Overall, the eight person session was successful. The anticipated difficulties in keeping up with everyone's story didn't actually realize, as the players' enthusiasm to engage their characters in the story made their contributions memorable.

Ron Edwards

You know what's interesting? That mildly-silly stuff fits right into the kind of myth and literature that The Mountain Witch is inspired by. I mean, right in there, chapter and verse.

I think that's a testament to the power of the game and also, perhaps, to the ... I don't know what to call it, the "innocent integrity" of your friend in putting it in there. What would be disruptive in so many RPG experiences in which the shared-imagined-space is fragile, is a source of strength, thematic contrast, and setup for traumatic drama in an RPG experience which has such a robust SIS as The Mountain Witch.

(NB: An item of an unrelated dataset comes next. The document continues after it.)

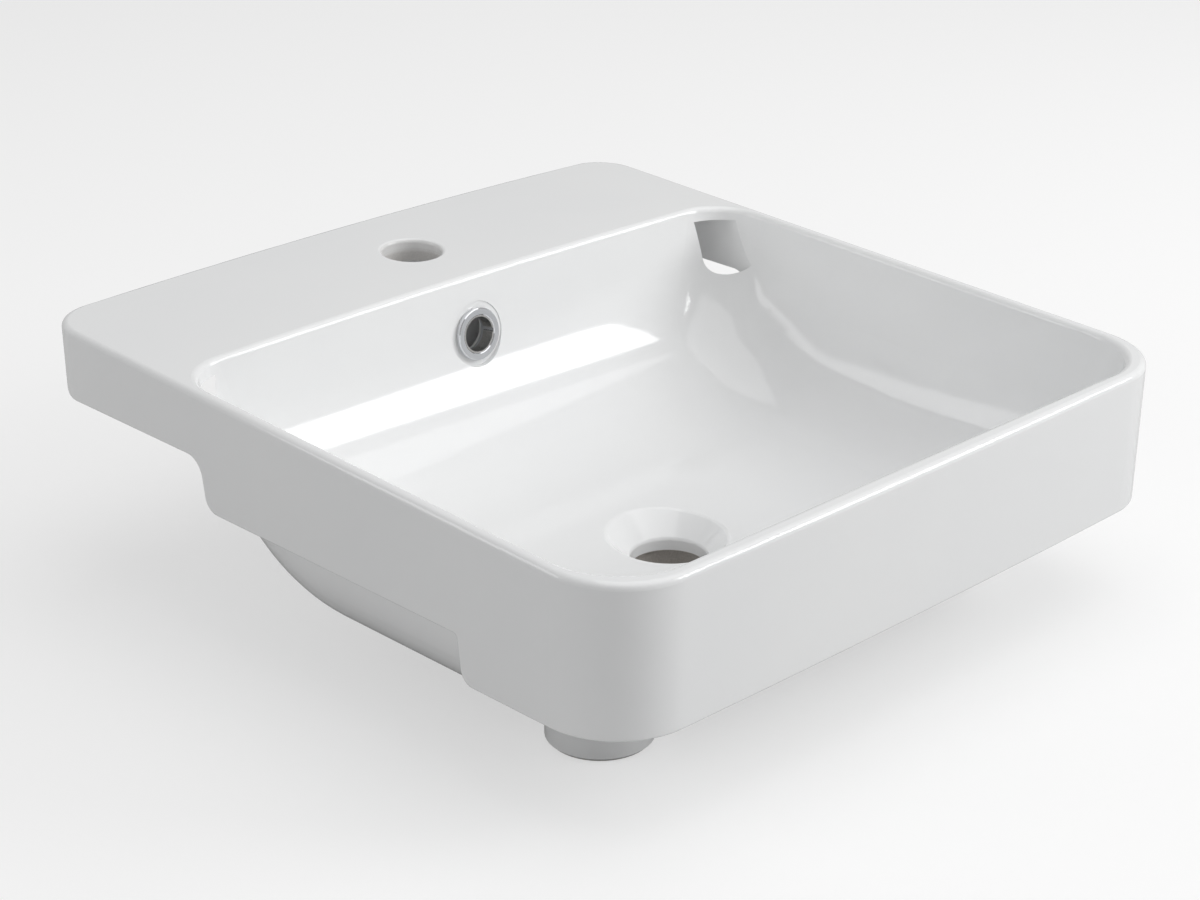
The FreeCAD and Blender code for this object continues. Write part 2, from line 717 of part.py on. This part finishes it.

It's another illustration that the shared fiction and personal imaginative commitment to it are stronger due to mechanics like Trust, rather than weaker.

Traditional view: "Don't touch the SIS or talk about it! It might break!"

TMW view: "No one can 'run' or 'provide' the SIS to everyone else. Our shared, organized ownership of it makes it so strong that it cannot break. This overt mechanic, [Trust], glues our contributions together, no matter whether it increases or decreases among our characters, and even when the individual contributions at first seem too diverse."